Update: Dan Lieberman, press secretary at Sen. Yee's office, issued this statement to IBTimes: "While Senator Yee is looking into the matter of guns manufactured by 3D printers, he is not, nor does he intend, to push for the registration of 3D printers. The quote in the CBS piece was referring to the guns lacking background checks and serial numbers."

In the wake of the first fully-functional 3-D printed gun, more lawmakers are proposing regulations to prevent these weapons from reaching dangerous hands. Sen. Leland Yee (D-Calif.) went a step beyond other proposals by calling for laws that would track the 3-D printers themselves as well as people with access to them, out of concern that someone who uses the technology could create a gun.

Leland Yee
The California Senator proposed legislation to regulate 3D printers. thetruthaboutguns.com

While Yee didn’t have specific details of how the legislation on 3-D printers would work, he stated that background checks, mandatory serial numbers and even a registration process could all be included.

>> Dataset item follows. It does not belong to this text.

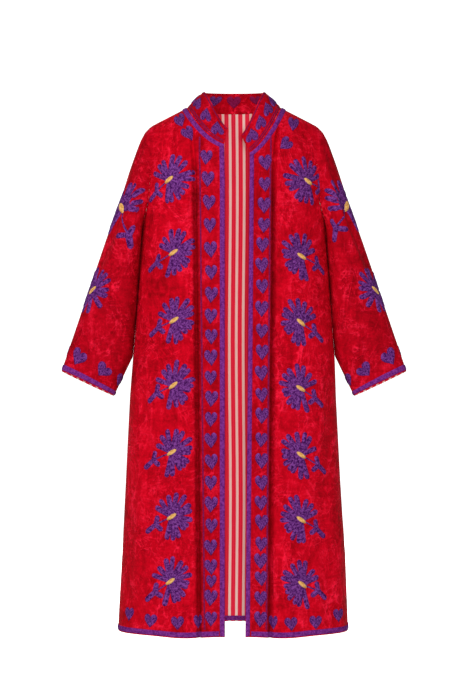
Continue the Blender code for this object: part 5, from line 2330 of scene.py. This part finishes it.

“Terrorists can make these guns and do some horrible things to an individual and then walk away scot-free, and that is something that is really dangerous,” Yee told CBS Sacramento.

Yee joins two other Democrats, Rep. Steve Israel (D-NY) and Sen. Chuck Schumer (D-NY), in leading a leading a charge to regulate 3-D-printed guns. Israel and Schumer called for a renewal of the Undetectable Firearms Act, which expires this year, and to add new language that bans plastic guns created with 3-D printing.

After successfully firing the first 3-D printed gun last week, named the "Liberator," designer Cody Wilson of Defense Distributed uploaded the blueprints online for anyone to download for free. This prompted action from the State Department, who ordered the files to be removed after plans for the Liberator had been downloaded hundreds of thousands of times.

While politicians like Yee, Israel and Schumer maintain that this technology is dangerous, supporters of the Liberator say restricting the gun violates Second Amendment rights, while trying to censor the blueprints from the Internet infringes on the First Amendment.

Others say that regulation on 3-D printers like Yee proposed isn’t eve possible. The RepRap project, for example, involves creating self-replicating 3-D printers. For the same reason that 3-D-printed guns are untraceable, so are 3-D printers made from a 3-D printer.

At the same time, the White House is expanding investment in 3-D printing technology. Last week, the Obama administration pledged $200 million for a competition to create three new manufacturing innovation institutes. This competition is a continuation of a pilot competition in 2012, which awarded $30 million to the National Additive Manufacturing Innovation Institute (NAMII) in Youngstown, Ohio.

3-D printing, the layman’s term for additive manufacturing, is a process where a device creates objects from a digital blueprint by layering micrometer-thin layers of plastic on top of each other. The technology has been around for over 20 years, but is now affordable for average consumers. Some modern 3-D printers cost less than $1,000, which adds to the fears that they will be used by dangerous people to print guns.

It took an $8,000 printer to create the Liberator, though Defense Distributed plans to adapt gun designs for cheaper 3D printers.

Should politicians regulate 3-D printers, or just ban 3-D printed guns? Or are attempts to do either examples of government over stepping its authority?